The 'Screenwriter' tag I attached to myself, gave me a platform to falsely justify so many of my 'radical life choices'. It was why I experimented with drugs so much, why I refused to take a Straight-Job and finally, gave me the main line of reasoning behind packing up and escaping halfway up the Australian East Coast. Ostensibly, I felt the aloneness and independence up there would spur on completion and success quicker. I can't explain to you the logic behind this, for, as stated above, this was simply a 'false justification'.

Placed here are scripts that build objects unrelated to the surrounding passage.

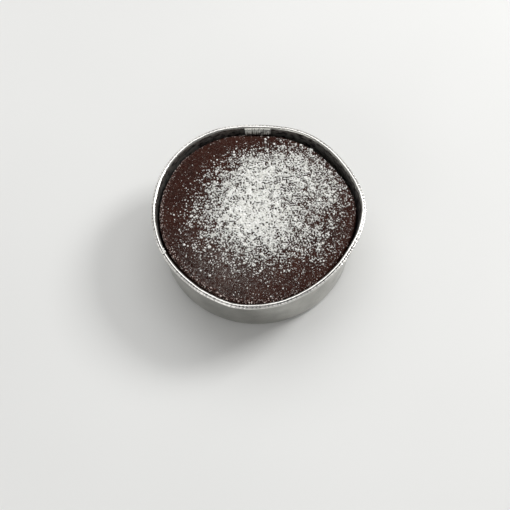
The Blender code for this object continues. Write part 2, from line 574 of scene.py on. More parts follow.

# %% [markdown]
# ## Rolled aluminium foil
# Cup foil is aluminium rolled to a tenth of a millimetre. The eye reads it by three things:
# bright soft-edged reflections, fine lines along the direction of rolling, and shallow creases
# where it was bent. So the shader is a metal of pale neutral grey, fairly smooth, with two bumps,
# one for the rolling lines and one for the creases, and smears of fat that change its shine.
# Aluminium keeps the default index of refraction.
# Three numbers are stored on each point. The two crests of the bead are smoother, and their
# colour is painted brighter: a painted highlight, so that a thin bright line runs along them
# under any light. The groove between them is painted dark: painted shade, a little all along it
# and most in the nips. The inside was baked with the batter, so a film lies over it that is not
# quite metal, and dark splashes are stuck to it.

# %% Foil finish
ROLLING_LINE = 0.25 * mm
CREASE = 2.5 * mm
SMEAR = 9 * mm
SPLASH = 2.6 * mm
SPLASH_SQUAT = 2.2
BAKED_FILM = 0.86
FILM_ROUGHNESS = 0.22
CREST_ROUGHNESS = -0.08
GROOVE_SHADE_EVEN = 0.42
GROOVE_SHADE_SPREAD = radians(24)
CRESTS = ((radians(32), radians(20)), (radians(97), radians(19)))
FILM_FROM = (0.3 * BEAD_RADIUS, BEAD_RADIUS)
LINE_STRETCH = 0.04


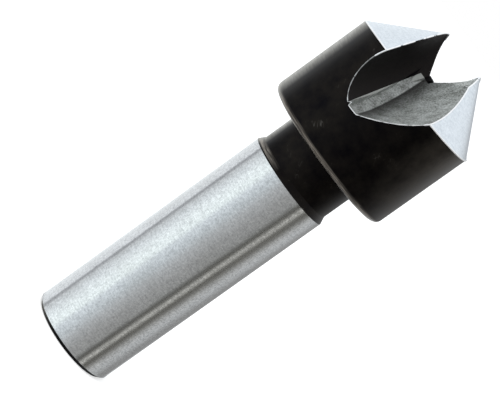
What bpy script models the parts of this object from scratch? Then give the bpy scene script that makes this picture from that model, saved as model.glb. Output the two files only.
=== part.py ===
"""Countersink with two flutes on a plain shank, made from one bar of tool steel.

Metres, +Z up. The tool stands on the flat end of its shank with its axis on Z. Its two tips lie over the X axis,
and the flute in front opens towards -Y. Seen from the tips it turns anticlockwise, so it is right-hand cutting.
"""

import math

import bmesh
import bpy
from mathutils import Euler, Matrix, Vector

MM = 0.001

# Shank and neck
SHANK_DIAMETER = 10 * MM
SHANK_LENGTH = 26 * MM
SHANK_CHAMFER = 0.4 * MM
TAPER_LENGTH = 0.7 * MM
NECK_DIAMETER = 9.3 * MM
NECK_LENGTH = 3.5 * MM

# Head and cone
HEAD_DIAMETER = 16 * MM
HEAD_LENGTH = 10.7 * MM
HEAD_REAR_ROUNDING = 0.7 * MM
CONE_ANGLE = math.radians(90)
TEETH = 2
CUTTING_EDGE_TURN = math.radians(-126)
RELIEF_DROP_PER_TURN = 2.05 * MM

# The first cutter of each flute: its flat side leaves the rake face, and its rounded corner the root. It goes in
# by its depth from the front of the head, and by its run down from the rim
ROOT_CUTTER_DIAMETER = 55 * MM
ROOT_CUTTER_WIDTH = 3 * MM
ROOT_CUTTER_CORNER = 3.4 * MM
ROOT_CUTTER_BACK_ANGLE = math.radians(32)
ROOT_CUTTER_TURN = math.radians(5.3)
ROOT_CUTTER_LEAN = math.radians(13.4)
ROOT_CUTTER_SIDE_SHIFT = 1.95 * MM
ROOT_CUTTER_DEPTH = 14.3 * MM
ROOT_CUTTER_RUN = 9.6 * MM

# The second cutter leaves a narrow land along the flute, and the hollow heel flank beside it
HEEL_CUTTER_DIAMETER = 24 * MM
HEEL_CUTTER_LAND = 1.1 * MM
HEEL_CUTTER_REACH = 5 * MM
HEEL_CUTTER_FLANK_ANGLE = math.radians(60)
HEEL_CUTTER_TURN = math.radians(11.5)
HEEL_CUTTER_LEAN = math.radians(-4.4)
HEEL_CUTTER_SIDE_SHIFT = -3.45 * MM
HEEL_CUTTER_DEPTH = 9.3 * MM
HEEL_CUTTER_RUN = 6.0 * MM

# How finely round forms are divided
ROUND_STEPS = 120
CUTTER_STEPS = 120
ARC_STEPS = 16
RELIEF_STEPS = 61

# Working allowances of the cutters, which leave no mark on the finished tool
GRINDING_STOCK = 0.4 * MM
OVERRUN = 1 * MM
RELIEF_LEAD_IN = math.radians(10.5)
RELIEF_OVERLAP = math.radians(3)
RELIEF_CORE = 0.4 * MM

SHANK_RADIUS = SHANK_DIAMETER / 2
NECK_RADIUS = NECK_DIAMETER / 2
HEAD_RADIUS = HEAD_DIAMETER / 2
TAPER_TOP = SHANK_LENGTH + TAPER_LENGTH
HEAD_REAR = TAPER_TOP + NECK_LENGTH
RIM_HEIGHT = HEAD_REAR + HEAD_LENGTH
CONE_SLOPE = 1 / math.tan(CONE_ANGLE / 2)
TOOTH_PITCH = 2 * math.pi / TEETH


def new_collection(name):
    collection = bpy.data.collections.new(name)
    bpy.context.scene.collection.children.link(collection)
    return collection


def new_material(name, colour, roughness):
    material = bpy.data.materials.new(name)
    material.use_nodes = True
    shader = material.node_tree.nodes["Principled BSDF"]
    shader.inputs["Base Color"].default_value = (*colour, 1)
    shader.inputs["Metallic"].default_value = 1
    shader.inputs["Roughness"].default_value = roughness
    material.diffuse_color = (*colour, 1)
    return material


def new_object(name, mesh, collection):
    obj = bpy.data.objects.new(name, mesh)
    collection.objects.link(obj)
    return obj


def arc_points(centre_x, centre_z, radius, start, end, steps):
    """Points of an arc in the XZ plane, both ends included."""
    angles = [start + (end - start) * i / steps for i in range(steps + 1)]
    return [(centre_x + radius * math.cos(a), centre_z + radius * math.sin(a)) for a in angles]


def turned_mesh(name, profile, steps, collection):
    """The solid turned from a profile of (radius, height) points, which runs from the top down the outer side."""
    outline = bpy.data.meshes.new(name + "_profile")
    points = [(radius, 0, height) for radius, height in profile]
    outline.from_pydata(points, [(i, i + 1) for i in range(len(points) - 1)], [])
    turning = new_object(name + "_turning", outline, collection)
    screw = turning.modifiers.new("Turn", "SCREW")
    screw.steps = steps
    screw.render_steps = steps
    screw.use_merge_vertices = True
    screw.merge_threshold = 0.00001
    graph = bpy.context.evaluated_depsgraph_get()
    mesh = bpy.data.meshes.new_from_object(turning.evaluated_get(graph))
    mesh.name = name
    bpy.data.objects.remove(turning)
    bpy.data.meshes.remove(outline)
    return mesh


def blank_profile():
    """The turned blank, from the point of its cone down to the flat end of the shank."""
    cone_top = RIM_HEIGHT + GRINDING_STOCK + HEAD_RADIUS * CONE_SLOPE
    rear_centre = HEAD_RADIUS - HEAD_REAR_ROUNDING
    rounding = arc_points(
        rear_centre, HEAD_REAR + HEAD_REAR_ROUNDING, HEAD_REAR_ROUNDING, 0, -math.pi / 2, ARC_STEPS // 2
    )
    return [
        (0, cone_top),
        (HEAD_RADIUS, RIM_HEIGHT + GRINDING_STOCK),
        *rounding,
        (NECK_RADIUS, HEAD_REAR),
        (NECK_RADIUS, TAPER_TOP),
        (SHANK_RADIUS, SHANK_LENGTH),
        (SHANK_RADIUS, SHANK_CHAMFER),
        (SHANK_RADIUS - SHANK_CHAMFER, 0),
        (0, 0),
    ]


def make_blank(collection, black, bright):
    """The blank is blackened all over but for the shank, which is ground bright afterwards."""
    blank = new_object("countersink", turned_mesh("countersink", blank_profile(), ROUND_STEPS, collection), collection)
    blank.data.materials.append(black)
    blank.data.materials.append(bright)
    for face in blank.data.polygons:
        face.material_index = int(face.center.z < SHANK_LENGTH)
    return blank


def as_cutter(obj, material):
    obj.data.materials.append(material)
    obj.hide_render = True
    obj.display_type = "WIRE"
    return obj


def make_relief_wheel(tooth, collection, material):
    """Grinds one tooth's cone face: the cone line swept behind the cutting edge while it sinks steadily."""
    outer = HEAD_RADIUS + OVERRUN
    top = RIM_HEIGHT + HEAD_RADIUS * CONE_SLOPE + OVERRUN
    lead_in_rise = RELIEF_DROP_PER_TURN * RELIEF_LEAD_IN / (2 * math.pi)
    outline = [
        (RELIEF_CORE, RIM_HEIGHT + (HEAD_RADIUS - RELIEF_CORE) * CONE_SLOPE + lead_in_rise),
        (outer, RIM_HEIGHT - OVERRUN * CONE_SLOPE + lead_in_rise),
        (outer, top + RELIEF_DROP_PER_TURN),
        (RELIEF_CORE, top + RELIEF_DROP_PER_TURN),
    ]
    start = CUTTING_EDGE_TURN + RELIEF_LEAD_IN + tooth * TOOTH_PITCH
    turn = Matrix.Rotation(start, 4, "Z")
    mesh = bmesh.new()
    corners = [mesh.verts.new(turn @ Vector((radius, 0, height))) for radius, height in outline]
    section = mesh.faces.new(corners)
    sweep = TOOTH_PITCH + RELIEF_OVERLAP
    bmesh.ops.spin(
        mesh,
        geom=[section, *section.edges, *section.verts],
        cent=(0, 0, 0),
        axis=(0, 0, 1),
        dvec=(0, 0, -RELIEF_DROP_PER_TURN * sweep / (2 * math.pi) / RELIEF_STEPS),
        angle=-sweep,
        steps=RELIEF_STEPS,
        use_duplicate=False,
    )
    bmesh.ops.recalc_face_normals(mesh, faces=mesh.faces)
    name = f"relief_wheel_{tooth + 1}"
    data = bpy.data.meshes.new(name)
    mesh.to_mesh(data)
    mesh.free()
    return as_cutter(new_object(name, data, collection), material)


def root_cutter_profile():
    """A disc with a rounded lower corner, whose upper side rises from the edge of that corner as a blunt cone."""
    rounding_start = -math.asin(1 - ROOT_CUTTER_WIDTH / ROOT_CUTTER_CORNER)
    centre = ROOT_CUTTER_DIAMETER / 2 - ROOT_CUTTER_CORNER
    corner = arc_points(centre, 0, ROOT_CUTTER_CORNER, rounding_start, -math.pi / 2, ARC_STEPS)
    edge_radius, edge_height = corner[0]
    top = edge_height + edge_radius * math.tan(ROOT_CUTTER_BACK_ANGLE)
    return [(0, top), *corner, (0, -ROOT_CUTTER_CORNER)]


def heel_cutter_profile():
    """A disc with a narrow flat rim and a flat lower side. Its upper side curves in until it is square to the rim."""
    radius = HEEL_CUTTER_DIAMETER / 2
    half_land = HEEL_CUTTER_LAND / 2
    slope = math.tan(HEEL_CUTTER_FLANK_ANGLE)
    depth = 2 * HEEL_CUTTER_REACH / slope
    steps = [i / ARC_STEPS for i in range(ARC_STEPS, 0, -1)]
    flank = [(radius - depth * s, half_land + slope * depth * s * (1 - s / 2)) for s in steps]
    return [(0, half_land + HEEL_CUTTER_REACH), *flank, (radius, half_land), (radius, -half_land), (0, -half_land)]


def cutter_place(side_shift, radius, depth, run):
    """Where a disc cutter's spindle is when its edge has gone in by depth from the front and by run from the rim."""
    return (side_shift, -HEAD_RADIUS - (radius - depth), RIM_HEIGHT + (radius - run))


def make_flute_cutter(name, profile, place, lean, turn, flute, collection, material):
    """A disc cutter with its spindle nearly along X, which dips by lean and turns by turn, in front of the head."""
    cutter = new_object(f"{name}_{flute + 1}", turned_mesh(name, profile, CUTTER_STEPS, collection), collection)
    spindle = Euler((0, math.pi / 2 + lean, -turn)).to_matrix().to_4x4()
    cutter.matrix_world = Matrix.Rotation(flute * TOOTH_PITCH, 4, "Z") @ Matrix.Translation(place) @ spindle
    return as_cutter(cutter, material)


def make_cutters(collection, black, bright):
    cutters = []
    for tooth in range(TEETH):
        cutters.append(make_relief_wheel(tooth, collection, bright))
        root_place = cutter_place(
            ROOT_CUTTER_SIDE_SHIFT, ROOT_CUTTER_DIAMETER / 2, ROOT_CUTTER_DEPTH, ROOT_CUTTER_RUN
        )
        cutters.append(
            make_flute_cutter(
                "root_cutter",
                root_cutter_profile(),
                root_place,
                ROOT_CUTTER_LEAN,
                ROOT_CUTTER_TURN,
                tooth,
                collection,
                black,
            )
        )
        heel_place = cutter_place(
            HEEL_CUTTER_SIDE_SHIFT, HEEL_CUTTER_DIAMETER / 2, HEEL_CUTTER_DEPTH, HEEL_CUTTER_RUN
        )
        cutters.append(
            make_flute_cutter(
                "heel_cutter",
                heel_cutter_profile(),
                heel_place,
                HEEL_CUTTER_LEAN,
                HEEL_CUTTER_TURN,
                tooth,
                collection,
                black,
            )
        )
    return cutters


def machine(blank, cutters):
    """Takes each cutter's cut from the blank, and makes the result the tool's own mesh."""
    for cutter in cutters:
        cut = blank.modifiers.new(cutter.name, "BOOLEAN")
        cut.operation = "DIFFERENCE"
        cut.solver = "EXACT"
        cut.material_mode = "TRANSFER"
        cut.object = cutter
    bpy.context.view_layer.update()
    graph = bpy.context.evaluated_depsgraph_get()
    finished = bpy.data.meshes.new_from_object(blank.evaluated_get(graph))
    turned = blank.data
    blank.modifiers.clear()
    blank.data = finished
    bpy.data.meshes.remove(turned)
    finished.name = blank.name


def build():
    for obj in list(bpy.data.objects):
        bpy.data.objects.remove(obj)
    bright = new_material("ground_steel", (0.62, 0.65, 0.69), 0.3)
    black = new_material("black_oxide_steel", (0.012, 0.012, 0.013), 0.45)
    tool = new_collection("countersink")
    cutter_store = new_collection("cutters")
    blank = make_blank(tool, black, bright)
    machine(blank, make_cutters(cutter_store, black, bright))
    blank.data.shade_smooth()
    blank.data.set_sharp_from_angle(angle=math.radians(25))


build()
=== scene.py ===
"""The looks of a countersink with two flutes on a plain shank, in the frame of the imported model.

Metres. The tool stands on the flat end of its shank with its axis on Z. Its two tips lie over the X axis,
and the flute in front opens towards -Y. Its form is turned, ground and milled here again with finer steps
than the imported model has. Each surface then gets the exact normals of the cut that made it, so that
reflections run clean.
"""

import math

import bmesh
import bpy
import numpy as np
from mathutils import Euler, Matrix


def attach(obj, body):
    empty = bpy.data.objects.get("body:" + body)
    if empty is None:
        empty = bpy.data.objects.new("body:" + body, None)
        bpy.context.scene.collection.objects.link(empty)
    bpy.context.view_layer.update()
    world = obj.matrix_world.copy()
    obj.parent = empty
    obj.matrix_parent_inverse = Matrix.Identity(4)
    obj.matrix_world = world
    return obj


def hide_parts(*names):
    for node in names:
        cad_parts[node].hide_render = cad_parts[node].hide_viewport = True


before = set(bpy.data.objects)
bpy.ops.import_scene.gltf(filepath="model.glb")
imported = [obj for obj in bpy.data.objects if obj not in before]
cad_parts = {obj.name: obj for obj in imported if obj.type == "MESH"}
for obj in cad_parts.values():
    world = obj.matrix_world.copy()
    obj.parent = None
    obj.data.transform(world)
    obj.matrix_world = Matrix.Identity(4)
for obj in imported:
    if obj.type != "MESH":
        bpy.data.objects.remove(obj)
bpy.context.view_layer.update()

MM = 0.001

# Shank and neck
SHANK_RADIUS = 5 * MM
SHANK_LENGTH = 26 * MM
SHANK_CHAMFER = 0.4 * MM
TAPER_LENGTH = 0.7 * MM
NECK_RADIUS = 4.65 * MM
NECK_LENGTH = 3.5 * MM

# Head and cone
HEAD_RADIUS = 8 * MM
HEAD_LENGTH = 10.7 * MM
HEAD_REAR_ROUNDING = 0.7 * MM
CONE_ANGLE = math.radians(90)
FLUTES = 2
CUTTING_EDGE_TURN = math.radians(-126)
RELIEF_DROP_PER_TURN = 2.05 * MM

# The cutter whose flat side leaves the rake face, and whose rounded corner leaves the root. A cutter's depth
# is how far its edge goes in from the front of the head, and its run is how far it goes down from the rim
ROOT_CUTTER_RADIUS = 27.5 * MM
ROOT_CUTTER_WIDTH = 3 * MM
ROOT_CUTTER_CORNER = 3.4 * MM
ROOT_CUTTER_BACK_ANGLE = math.radians(32)
ROOT_CUTTER_TURN = math.radians(5.3)
ROOT_CUTTER_LEAN = math.radians(13.4)
ROOT_CUTTER_SIDE_SHIFT = 1.95 * MM
ROOT_CUTTER_DEPTH = 14.3 * MM
ROOT_CUTTER_RUN = 9.6 * MM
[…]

Despite nearly selling the script to a company that turned out to be a money-laundering front for a massive drug dealer, my dreams of turning into the next Ben Hecht faded.(obscure reference, but look him up! Man, what a writer.) I never completed that mission I set for myself. I completed the actual script, but I never had it produced. I suppose you could say, I completed only half my challenge. Does that mean, that I'm only half the man I thought? Does that mean my challenge was a waste of time?


Perhaps. Perhaps not.


I set out to find myself and that I did. I discovered that I really don't need to prove anything to myself. Why tie one’s self down to missions without practical conclusions and get locked into identity-tags? Life throws out enough challenges, without us feeling the need to add to the load. Just do what makes you happy. Live with passion and live with emotion. And if your true passions or emotions suddenly takes you off Everest, as you are halfway up to the peak, don’t get too down. It could be worse - you could live in New Zealand!